#### DIRECTIVE
Starting at the first line of the data below, write out each line exactly until you reach the line containing "imported CAD model.", and include that line too.

#### SOURCE EXCERPT
----------

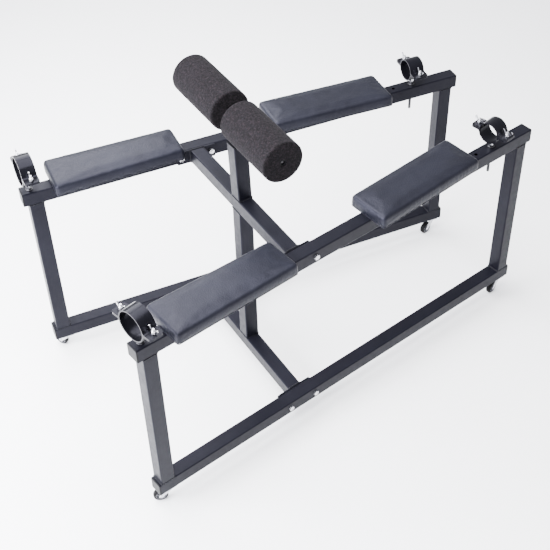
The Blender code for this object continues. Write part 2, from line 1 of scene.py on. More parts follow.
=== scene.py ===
"""The looks of a four-armed padded bench frame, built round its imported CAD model.

Everything is in metres in the model's own frame: +Z up, the wide end at -X, the near side at -Y.
Each shape is drawn about its own origin and placed by a matrix that comes from the CAD nodes'
extents and the joints' positions. Each piece rides on the CAD body that it belongs to.
"""

import json
import math

import bmesh
import bpy
from mathutils import Matrix, Vector, noise


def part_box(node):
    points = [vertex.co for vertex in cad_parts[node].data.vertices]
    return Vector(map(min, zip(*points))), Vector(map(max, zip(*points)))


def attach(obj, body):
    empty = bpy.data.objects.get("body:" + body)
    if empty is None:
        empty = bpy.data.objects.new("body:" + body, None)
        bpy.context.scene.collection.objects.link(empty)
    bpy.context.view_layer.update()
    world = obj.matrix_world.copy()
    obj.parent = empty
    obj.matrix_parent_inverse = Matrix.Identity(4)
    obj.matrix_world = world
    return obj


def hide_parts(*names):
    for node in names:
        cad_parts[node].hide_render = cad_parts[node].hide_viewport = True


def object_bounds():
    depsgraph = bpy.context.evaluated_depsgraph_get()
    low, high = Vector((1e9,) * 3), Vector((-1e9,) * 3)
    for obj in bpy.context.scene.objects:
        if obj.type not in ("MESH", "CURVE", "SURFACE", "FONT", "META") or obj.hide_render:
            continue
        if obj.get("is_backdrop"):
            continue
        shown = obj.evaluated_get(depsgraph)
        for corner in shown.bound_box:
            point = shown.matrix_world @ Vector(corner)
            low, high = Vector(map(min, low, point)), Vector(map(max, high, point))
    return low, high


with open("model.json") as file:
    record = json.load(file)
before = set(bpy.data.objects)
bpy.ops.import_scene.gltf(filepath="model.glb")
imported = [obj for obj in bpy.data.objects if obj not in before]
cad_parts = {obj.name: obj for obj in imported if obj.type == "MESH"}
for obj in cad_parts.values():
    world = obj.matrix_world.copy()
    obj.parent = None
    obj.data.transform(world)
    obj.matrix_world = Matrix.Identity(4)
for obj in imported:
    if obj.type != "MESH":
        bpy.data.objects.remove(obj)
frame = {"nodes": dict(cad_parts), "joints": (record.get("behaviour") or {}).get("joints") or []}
CAD_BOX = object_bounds()
JOINTS = {joint["name"]: joint for joint in frame["joints"]}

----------

#### COMPLETED EXERCISE
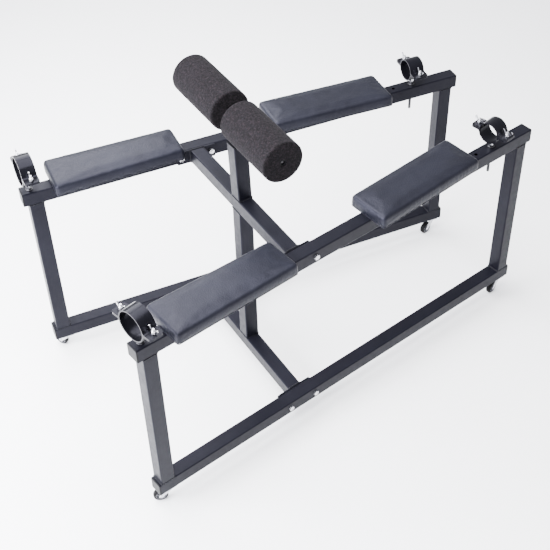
The Blender code for this object continues. Write part 2, from line 1 of scene.py on. More parts follow.
=== scene.py ===
"""The looks of a four-armed padded bench frame, built round its imported CAD model.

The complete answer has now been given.